PRAXE

 Durante o período (2002/2003) que tentei produzir uma plataforma inercial através do projeto SISNAV (vide postagem Gerenciamento Incoerente) aconteceu um outro episódio que vale a pena mencionar.

O recurso financeiro do projeto deveria ser gasto através da estrutura administrativa do instituto.  Assim, em um certo momento, solicitei a compra de 6 brocas de aço.  O custo aproximado de cada uma seria 1 dólar.  Ou seja, estou falando de uma despesa total de 6 dólares, na rubrica de material de consumo. Um detalhe importante é que não se tratava de material importado.  Pelo contrário, era um item tão comum que poderia ser adquirido em qualquer loja de ferragens perto da sua casa.

Aproximadamente uma semana depois do pedido, recebi em minha sala, através dos meios formais de trâmite de informações, uma pasta de cartolina.  Ela trazia uma etiqueta, impressa por computador, com meu nome e os dados do projeto além da descrição do pedido.  Dentro da pasta havia alguns papéis, escritos à mão, com as anotações das conversas telefônicas e cotações de 3 tomadas de preço para a compra daquele item.  Finalmente, havia um documento solicitando a minha decisão para a tão preciosa compra.

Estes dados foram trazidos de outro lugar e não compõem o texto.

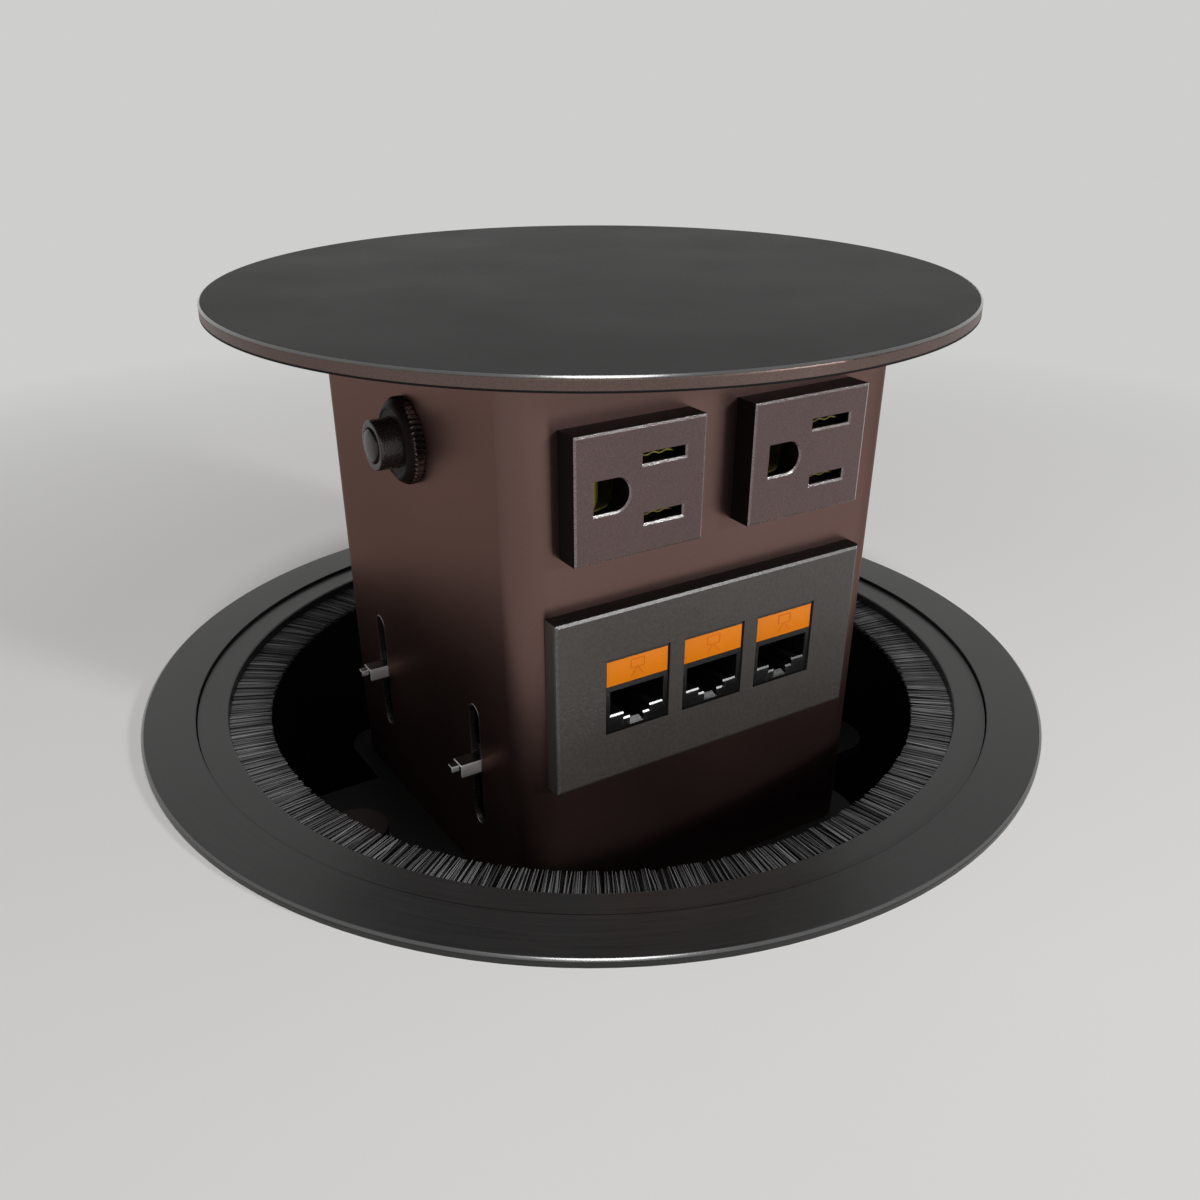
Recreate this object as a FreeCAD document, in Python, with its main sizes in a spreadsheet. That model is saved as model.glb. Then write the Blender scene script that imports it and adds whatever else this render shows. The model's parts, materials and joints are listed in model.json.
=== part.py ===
import FreeCAD, Part
import math
import os

import Sketcher
from FreeCAD import Placement, Rotation, Vector

# Pull-up floor box outlet with two sockets and three data jacks, in millimetres.
# The origin is on the axis, at the floor's surface, where the trim ring's underside rests.
# +Z is up, the sockets face -Y, and the breaker is on the -X side. The tower is drawn raised.

# Driving dimensions

DIMENSIONS = {
    # Trim ring on the floor, with the stepped recess that holds the brush
    "flange_width": 13.6,
    "flange_thick": 2.0,
    "flange_edge_round": 0.9,
    "recess_step": 8.1,
    "cup_wall": 2.0,
    "ledge_thick": 2.5,
    "mouth_inset": 0.2,
    "ring_gap": 0.3,
    "cover_drop": 1.0,
    "cover_edge_round": 0.5,
    "bristle_reach": 11.05,
    "brush_thick": 2.1,
    "brush_grip": 4.0,
    "holder_base": 1.5,
    "peg_radius": 1.2,
    "peg_length": 1.5,
    # Well below the floor
    "well_radius": 100.0,
    "well_wall": 1.5,
    "lip_thick": 2.0,
    "lip_inset": 0.6,
    "well_foot_width": 12.0,
    "well_foot_thick": 2.0,
    "base_thick": 3.0,
    "anchor_inset": 10.2183,
    "anchor_hole_radius": 2.75,
    "entry_height": 28.0,
    "entry_bore_radius": 13.9,
    "entry_wall": 1.6,
    "entry_length": 4.5,
    "entry_bush_wall": 2.0,
    "entry_bush_rim": 2.5,
    "entry_bush_depth": 4.2,
    "earth_offset_y": 62.0,
    # Screws
    "screw_radius": 2.0,
    "screw_head_radius": 3.8,
    "screw_head_thick": 2.2,
    "nut_across_flats": 7.0,
    "nut_thick": 3.2,
    "screw_spare": 1.5,
    "trim_screw_radius": 1.5,
    "trim_head_radius": 2.8,
    "trim_head_thick": 1.5,
    "clinch_nut_radius": 2.8,
    "clinch_nut_thick": 2.4,
    "hole_clear": 0.25,
    "fit_clear": 0.05,
    "run_clear": 0.3,
    # Lift
    "lift_travel": 104.0,
    "rod_radius": 4.0,
    "rod_inset": 26.0,
    "rod_screw_depth": 12.0,
    "bush_wall": 2.5,
    "bush_rim": 3.0,
    "bush_rim_thick": 2.0,
    "housing_wall": 4.5,
    "housing_height": 8.0,
    "collar_radius": 8.5,
    "collar_height": 6.0,
    "set_screw_radius": 1.5,
    "bumper_radius": 7.0,
    "bumper_top_radius": 6.0,
    "bumper_height": 10.0,
    "bumper_inset_x": 8.7,
    "bumper_inset_y": 10.25,
    # Carrier plate under the tower
    "foot_depth": 34.7,
    "carrier_thick": 3.0,
    "carrier_margin": 4.8,
    "ear_margin": 11.0,
    "ear_width": 62.0,
    "ear_round": 10.0,
    "cable_window_x": 62.0,
    "cable_window_y": 56.0,
    # Tower
    "tower_length": 108.5,
    "tower_wall": 1.5,
    "tower_round": 8.0,
    "tower_lip": 12.0,
    "lip_screw_inset": 8.0,
    "rear_side_margin": 16.0,
    "rear_low_margin": 19.7,
    "rear_high_margin": 20.5,
    "rear_overlap": 8.0,
    "rear_cover_thick": 1.5,
    "cover_head_radius": 3.2,
    "cover_head_thick": 1.5,
    # Lid
    "lid_inset": 9.8,
    "lid_thick": 3.0,
    "lid_rest_gap": 0.3,
    "lid_edge_round": 0.8,
    "stud_inset_x": 15.7,
    "stud_inset_y": 15.25,
    "stud_length": 9.0,
    # Sockets
    "socket_width": 31.8,
    "socket_height": 27.1,
    "socket_proud": 6.3,
    "socket_gap": 12.6,
    "socket_side_margin": 12.6,
    "socket_shift": 2.9,
    "socket_drop": 26.6,
    "socket_edge_round": 0.6,
    "neck_inset": 1.8,
    "neck_depth": 22.0,
    "slot_upper_length": 11.2,
    "slot_lower_length": 10.3,
    "slot_tall": 2.9,
    "slot_spacing": 12.7,
    "slot_upper_centre": 5.7,
    "slot_lower_centre": 5.8,
    "slot_mid_rise": 0.2,
    "ground_flat": 11.5,
    "ground_length": 9.2,
    "ground_tall": 7.6,
    "contact_sheet": 0.6,
    "contact_set_back": 2.0,
    "contact_width": 8.0,
    "socket_back_thick": 3.0,
    "socket_frame_thick": 1.2,
    "socket_frame_rim": 2.2,
    "terminal_radius": 3.0,
    "terminal_thick": 2.0,
    "terminal_blade_offset": 5.5,
    "terminal_ground_offset": 7.0,
    "terminal_rise": 6.0,
    # Data plate and jacks
    "plate_side_margin": 8.15,
    "plate_height": 43.0,
    "plate_proud": 4.3,
    "plate_round": 1.0,
    "plate_shift": 2.4,
    "plate_drop": 47.8,
    "jack_gap": 4.0,
    "jack_width": 17.1,
    "jack_height": 18.9,
    "jack_rise": 0.4,
    "jack_depth": 27.0,
    "jack_set_back": 0.4,
    "port_wall": 1.35,
    "port_height": 6.1,
    "port_depth": 14.0,
    "step_width": 7.1,
    "step_height": 1.5,
    "notch_width": 3.6,
    "notch_height": 2.1,
    "notch_floor": 0.75,
    "tag_side": 0.35,
    "tag_over_port": 1.4,
    "tag_under_top": 0.85,
    "tag_thick": 1.0,
    "pin_pitch": 1.02,
    "pin_thick": 0.4,
    "pin_drop": 0.5,
    "pin_length": 9.0,
    "jack_frame_rim": 4.0,
    "jack_frame_thick": 2.0,
    # Breaker
    "breaker_shift": 2.2,
    "breaker_drop": 27.0,
    "barrel_radius": 5.75,
    "barrel_proud": 9.0,
    "nut_radius": 10.0,
    "nut_front_radius": 8.0,
    "nut_width": 4.0,
    "nut_bevel": 1.4,
    "nut_groove_depth": 0.45,
    "nut_groove_radius": 0.45,
    "washer_radius": 8.0,
    "washer_thick": 0.8,
    "breaker_width": 15.0,
    "breaker_height": 31.0,
    "breaker_depth": 27.0,
    "button_radius": 3.8,
    "button_proud": 0.9,
    "button_length": 8.0,
    "button_dome": 0.5,
    "tab_width": 6.3,
    "tab_thick": 0.8,
    "tab_length": 8.0,
    "tab_spacing": 14.0,
    # Cross bars in the upright slots
    "slot_inset_y": 25.55,
    "side_slot_width": 5.0,
    "side_slot_length": 34.2,
    "side_slot_rise": 35.85,
    "bar_height": 3.5,
    "bar_proud": 5.3,
    "bar_rest_rise": 1.0,
    "nib_proud": 2.0,
    "nib_height": 1.6,
    "nib_width": 2.2,
    "nib_rise": 0.6,
    "block_height": 8.0,
    "block_width": 10.0,
    "block_thick": 3.0,
}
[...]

Ao olhar um trabalho tão esmerado como desnecessário, liguei para a pessoa que havia me enviado a tal pastinha.  Fui muito educado com ela, elogiando seu trabalho e dizendo que ela poderia comprar de qualquer daqueles lugares, pois a diferença era desprezível.  Aproveitei a oportunidade para dizer que todo aquele trabalho era desnecessário e teria custado muitíssimo mais do que o preço da aquisição e, principalmente, da economia que pudesse ter produzido.  Sua resposta foi icônica:  é praxe do instituto!  Além disso pediu que eu respondesse, por escrito devolvendo a pasta.

Fazendo umas contas rápidas.  Só a quantidade de papel e tinta gastos naquele processo, seria mais caro que as 6 broquinhas.  Somados ao custo do trabalho despendido pela funcionária que preparou o processo mais a estrutura de distribuição do mesmo, cheguei à conclusão que o custo administrativo da praxe foi, no mínimo, 20 vezes maior do que a compra.

O que poderia estar errado nisso?  A funcionária não se sentiu nem um pouco constrangida de gastar seu tempo e recursos materiais para executar tal serviço.  Até achou estranho que eu tenha reclamado.  O que há de errado é utilizar o mesmo procedimento para comprar uma agulha ou a ogiva de um foguete. 

Até aquela época, havia legislação que permitia você definir a complexidade do acompanhamento administrativo em função do custo do serviço final.  O problema é que parecia mais fácil padronizar em um único procedimento para não ter que se decidir a cada caso.  Havia, anteriormente, a figura do suprimento de fundos, que objetivava exatamente esse tipo de despesa.  Apresentava-se a nota fiscal e recebia-se o recurso.  Por algum tempo, isso funcionou muito bem.  Até que começaram a criar uma série de exigências para o uso do suprimento de fundo.  Isso gerava um desgaste tão grande que os interessados começaram a desistir de utilizar. 

Tudo isso só me fazia ter a certeza de que a administração tinha uma vida própria.  Ela não existia para operacionalizar os objetivos institucionais.  Na verdade, parecia que não se importava com os objetivos e sim vivia para resolver seus próprios embaraços que eles mesmos criavam. Posteriormente, ouvi uma definição de burocracia que se encaixava exatamente no que eu estava vivenciando:  “quando os processos são mais importantes que os objetivos”.

Assim, passei a utilizar uma frase que se tornou um mote:  “a operação foi um sucesso, pena que o paciente morreu!!”.  Ora essa, se o objetivo de uma operação é salvar o paciente e ele morreu, a operação foi um fracasso.  Porém se a processo operatório é um fim em si mesmo, aí sim a operação foi um sucesso pois todos os procedimentos foram seguidos à risca.  Mesmo que não tenha dado em nada pois o paciente morreu (isso seria apenas um detalhe).

Nunca me rendi a isso, nem me renderei.  Focarei sempre nos objetivos.   Devemos combater a burocracia por ser um grande inimigo (talvez o maior) de qualquer atividade produtiva.

“Burocracia: A Arte de converter o fácil para o difícil através do inútil.